YOUR TASK ->
Your task is to copy a single run of lines that starts at the line with "make_back_plate(plate)" and stops at the line with "before = set(bpy.data.objects)", keeping both ends. Copy nothing else.

******

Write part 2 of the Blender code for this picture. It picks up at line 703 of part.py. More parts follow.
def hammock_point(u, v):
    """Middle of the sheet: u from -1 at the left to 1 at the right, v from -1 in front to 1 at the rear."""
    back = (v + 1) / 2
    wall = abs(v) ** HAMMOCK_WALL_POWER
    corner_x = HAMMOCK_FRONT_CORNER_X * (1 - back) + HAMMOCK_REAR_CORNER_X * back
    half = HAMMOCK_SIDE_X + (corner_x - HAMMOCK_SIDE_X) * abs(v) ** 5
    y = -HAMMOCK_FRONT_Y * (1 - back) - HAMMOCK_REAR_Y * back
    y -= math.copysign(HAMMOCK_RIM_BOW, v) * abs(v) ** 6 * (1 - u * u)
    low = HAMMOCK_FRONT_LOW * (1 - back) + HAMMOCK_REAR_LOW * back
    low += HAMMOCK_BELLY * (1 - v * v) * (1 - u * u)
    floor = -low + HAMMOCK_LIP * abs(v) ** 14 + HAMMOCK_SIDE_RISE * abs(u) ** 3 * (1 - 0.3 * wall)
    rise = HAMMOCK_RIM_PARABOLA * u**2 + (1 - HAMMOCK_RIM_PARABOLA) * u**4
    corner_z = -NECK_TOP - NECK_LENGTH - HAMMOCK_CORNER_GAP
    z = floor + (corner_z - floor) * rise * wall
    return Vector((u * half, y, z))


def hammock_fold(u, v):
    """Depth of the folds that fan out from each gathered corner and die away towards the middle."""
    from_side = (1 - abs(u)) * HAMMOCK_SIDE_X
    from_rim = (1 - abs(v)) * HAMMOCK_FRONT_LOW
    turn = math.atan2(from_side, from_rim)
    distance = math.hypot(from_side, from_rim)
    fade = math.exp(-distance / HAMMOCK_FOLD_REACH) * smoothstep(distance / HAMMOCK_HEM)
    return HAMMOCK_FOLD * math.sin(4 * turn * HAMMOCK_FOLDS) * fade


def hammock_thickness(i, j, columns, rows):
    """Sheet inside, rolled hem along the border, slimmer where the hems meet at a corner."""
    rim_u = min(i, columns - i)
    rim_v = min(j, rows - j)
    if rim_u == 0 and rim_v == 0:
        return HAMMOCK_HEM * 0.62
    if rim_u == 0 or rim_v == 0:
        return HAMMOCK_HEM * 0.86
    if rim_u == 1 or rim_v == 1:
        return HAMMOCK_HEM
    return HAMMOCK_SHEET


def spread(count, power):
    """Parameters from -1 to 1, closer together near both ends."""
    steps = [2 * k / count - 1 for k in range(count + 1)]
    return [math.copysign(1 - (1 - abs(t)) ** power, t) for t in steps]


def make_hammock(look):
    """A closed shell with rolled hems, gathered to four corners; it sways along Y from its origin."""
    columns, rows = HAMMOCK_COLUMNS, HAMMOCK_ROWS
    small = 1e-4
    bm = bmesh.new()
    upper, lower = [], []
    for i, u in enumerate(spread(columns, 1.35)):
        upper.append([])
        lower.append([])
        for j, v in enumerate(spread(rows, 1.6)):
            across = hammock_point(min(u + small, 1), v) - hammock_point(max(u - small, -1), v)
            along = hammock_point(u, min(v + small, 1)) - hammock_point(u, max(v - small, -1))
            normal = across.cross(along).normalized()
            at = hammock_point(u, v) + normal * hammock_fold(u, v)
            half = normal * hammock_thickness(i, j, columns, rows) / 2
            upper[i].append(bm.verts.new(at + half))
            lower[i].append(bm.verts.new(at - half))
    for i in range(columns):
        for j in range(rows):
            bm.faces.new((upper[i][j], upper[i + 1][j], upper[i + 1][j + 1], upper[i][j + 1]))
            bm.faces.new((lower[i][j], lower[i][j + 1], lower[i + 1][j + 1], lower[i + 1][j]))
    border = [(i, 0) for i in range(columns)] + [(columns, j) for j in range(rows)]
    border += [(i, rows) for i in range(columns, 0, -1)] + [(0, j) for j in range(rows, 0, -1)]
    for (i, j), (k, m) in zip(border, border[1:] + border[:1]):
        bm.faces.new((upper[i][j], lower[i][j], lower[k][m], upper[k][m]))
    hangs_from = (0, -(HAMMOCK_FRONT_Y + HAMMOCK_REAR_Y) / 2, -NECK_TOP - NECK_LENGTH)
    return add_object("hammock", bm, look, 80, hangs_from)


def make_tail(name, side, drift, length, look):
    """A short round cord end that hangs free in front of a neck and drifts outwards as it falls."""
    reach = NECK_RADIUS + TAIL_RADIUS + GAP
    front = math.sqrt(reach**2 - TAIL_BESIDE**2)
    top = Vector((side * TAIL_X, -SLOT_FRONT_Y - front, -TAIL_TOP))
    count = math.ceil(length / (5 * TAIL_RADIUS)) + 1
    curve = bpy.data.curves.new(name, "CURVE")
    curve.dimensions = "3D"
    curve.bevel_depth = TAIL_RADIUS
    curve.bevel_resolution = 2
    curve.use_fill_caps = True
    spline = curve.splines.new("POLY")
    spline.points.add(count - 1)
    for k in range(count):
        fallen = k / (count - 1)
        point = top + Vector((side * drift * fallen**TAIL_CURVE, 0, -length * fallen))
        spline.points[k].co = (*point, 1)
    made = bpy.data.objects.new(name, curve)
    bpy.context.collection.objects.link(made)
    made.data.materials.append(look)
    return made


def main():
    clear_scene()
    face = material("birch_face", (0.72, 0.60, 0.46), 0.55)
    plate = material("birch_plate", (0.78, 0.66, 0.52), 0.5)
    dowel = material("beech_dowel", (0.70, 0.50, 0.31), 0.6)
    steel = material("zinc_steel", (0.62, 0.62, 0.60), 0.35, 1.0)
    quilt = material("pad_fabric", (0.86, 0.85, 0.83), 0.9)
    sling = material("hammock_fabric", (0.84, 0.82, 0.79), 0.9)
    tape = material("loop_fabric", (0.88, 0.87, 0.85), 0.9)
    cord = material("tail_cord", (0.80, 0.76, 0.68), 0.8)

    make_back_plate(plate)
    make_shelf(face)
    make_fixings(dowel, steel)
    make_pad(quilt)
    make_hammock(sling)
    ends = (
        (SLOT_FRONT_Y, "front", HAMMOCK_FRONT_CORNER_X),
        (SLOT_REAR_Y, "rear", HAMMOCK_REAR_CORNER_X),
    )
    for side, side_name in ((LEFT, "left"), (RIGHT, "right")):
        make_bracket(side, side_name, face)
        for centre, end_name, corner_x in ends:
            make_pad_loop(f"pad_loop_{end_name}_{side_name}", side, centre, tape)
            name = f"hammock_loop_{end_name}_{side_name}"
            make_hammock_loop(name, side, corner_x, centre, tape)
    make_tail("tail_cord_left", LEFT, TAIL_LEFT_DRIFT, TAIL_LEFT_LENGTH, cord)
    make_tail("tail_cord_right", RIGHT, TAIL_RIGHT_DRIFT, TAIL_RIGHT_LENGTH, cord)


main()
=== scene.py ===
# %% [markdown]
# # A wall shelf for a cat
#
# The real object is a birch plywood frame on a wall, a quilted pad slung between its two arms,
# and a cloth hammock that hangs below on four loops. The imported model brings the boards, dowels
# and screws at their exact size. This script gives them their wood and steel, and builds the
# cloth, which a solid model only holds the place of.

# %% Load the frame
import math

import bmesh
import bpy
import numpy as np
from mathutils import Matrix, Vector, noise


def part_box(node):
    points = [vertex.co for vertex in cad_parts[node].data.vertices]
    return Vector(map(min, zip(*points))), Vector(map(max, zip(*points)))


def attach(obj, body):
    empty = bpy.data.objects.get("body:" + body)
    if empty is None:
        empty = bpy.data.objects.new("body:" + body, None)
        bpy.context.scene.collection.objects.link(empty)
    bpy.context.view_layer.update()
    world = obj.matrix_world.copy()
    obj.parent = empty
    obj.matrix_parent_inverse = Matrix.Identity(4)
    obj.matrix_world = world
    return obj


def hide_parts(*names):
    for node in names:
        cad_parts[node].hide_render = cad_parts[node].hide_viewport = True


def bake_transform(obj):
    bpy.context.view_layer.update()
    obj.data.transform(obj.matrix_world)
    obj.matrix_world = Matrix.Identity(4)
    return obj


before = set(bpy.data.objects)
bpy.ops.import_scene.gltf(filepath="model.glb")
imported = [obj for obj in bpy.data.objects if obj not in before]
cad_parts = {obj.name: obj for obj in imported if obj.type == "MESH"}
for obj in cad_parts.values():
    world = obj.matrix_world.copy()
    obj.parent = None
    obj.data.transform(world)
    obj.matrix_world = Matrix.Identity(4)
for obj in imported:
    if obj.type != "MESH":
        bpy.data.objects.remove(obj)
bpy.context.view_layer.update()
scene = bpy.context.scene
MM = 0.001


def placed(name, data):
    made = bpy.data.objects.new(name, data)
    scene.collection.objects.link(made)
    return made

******

SOLUTION TO THIS TASK ->
    make_back_plate(plate)
    make_shelf(face)
    make_fixings(dowel, steel)
    make_pad(quilt)
    make_hammock(sling)
    ends = (
        (SLOT_FRONT_Y, "front", HAMMOCK_FRONT_CORNER_X),
        (SLOT_REAR_Y, "rear", HAMMOCK_REAR_CORNER_X),
    )
    for side, side_name in ((LEFT, "left"), (RIGHT, "right")):
        make_bracket(side, side_name, face)
        for centre, end_name, corner_x in ends:
            make_pad_loop(f"pad_loop_{end_name}_{side_name}", side, centre, tape)
            name = f"hammock_loop_{end_name}_{side_name}"
            make_hammock_loop(name, side, corner_x, centre, tape)
    make_tail("tail_cord_left", LEFT, TAIL_LEFT_DRIFT, TAIL_LEFT_LENGTH, cord)
    make_tail("tail_cord_right", RIGHT, TAIL_RIGHT_DRIFT, TAIL_RIGHT_LENGTH, cord)


main()
=== scene.py ===
# %% [markdown]
# # A wall shelf for a cat
#
# The real object is a birch plywood frame on a wall, a quilted pad slung between its two arms,
# and a cloth hammock that hangs below on four loops. The imported model brings the boards, dowels
# and screws at their exact size. This script gives them their wood and steel, and builds the
# cloth, which a solid model only holds the place of.

# %% Load the frame
import math

import bmesh
import bpy
import numpy as np
from mathutils import Matrix, Vector, noise


def part_box(node):
    points = [vertex.co for vertex in cad_parts[node].data.vertices]
    return Vector(map(min, zip(*points))), Vector(map(max, zip(*points)))


def attach(obj, body):
    empty = bpy.data.objects.get("body:" + body)
    if empty is None:
        empty = bpy.data.objects.new("body:" + body, None)
        bpy.context.scene.collection.objects.link(empty)
    bpy.context.view_layer.update()
    world = obj.matrix_world.copy()
    obj.parent = empty
    obj.matrix_parent_inverse = Matrix.Identity(4)
    obj.matrix_world = world
    return obj


def hide_parts(*names):
    for node in names:
        cad_parts[node].hide_render = cad_parts[node].hide_viewport = True


def bake_transform(obj):
    bpy.context.view_layer.update()
    obj.data.transform(obj.matrix_world)
    obj.matrix_world = Matrix.Identity(4)
    return obj


before = set(bpy.data.objects)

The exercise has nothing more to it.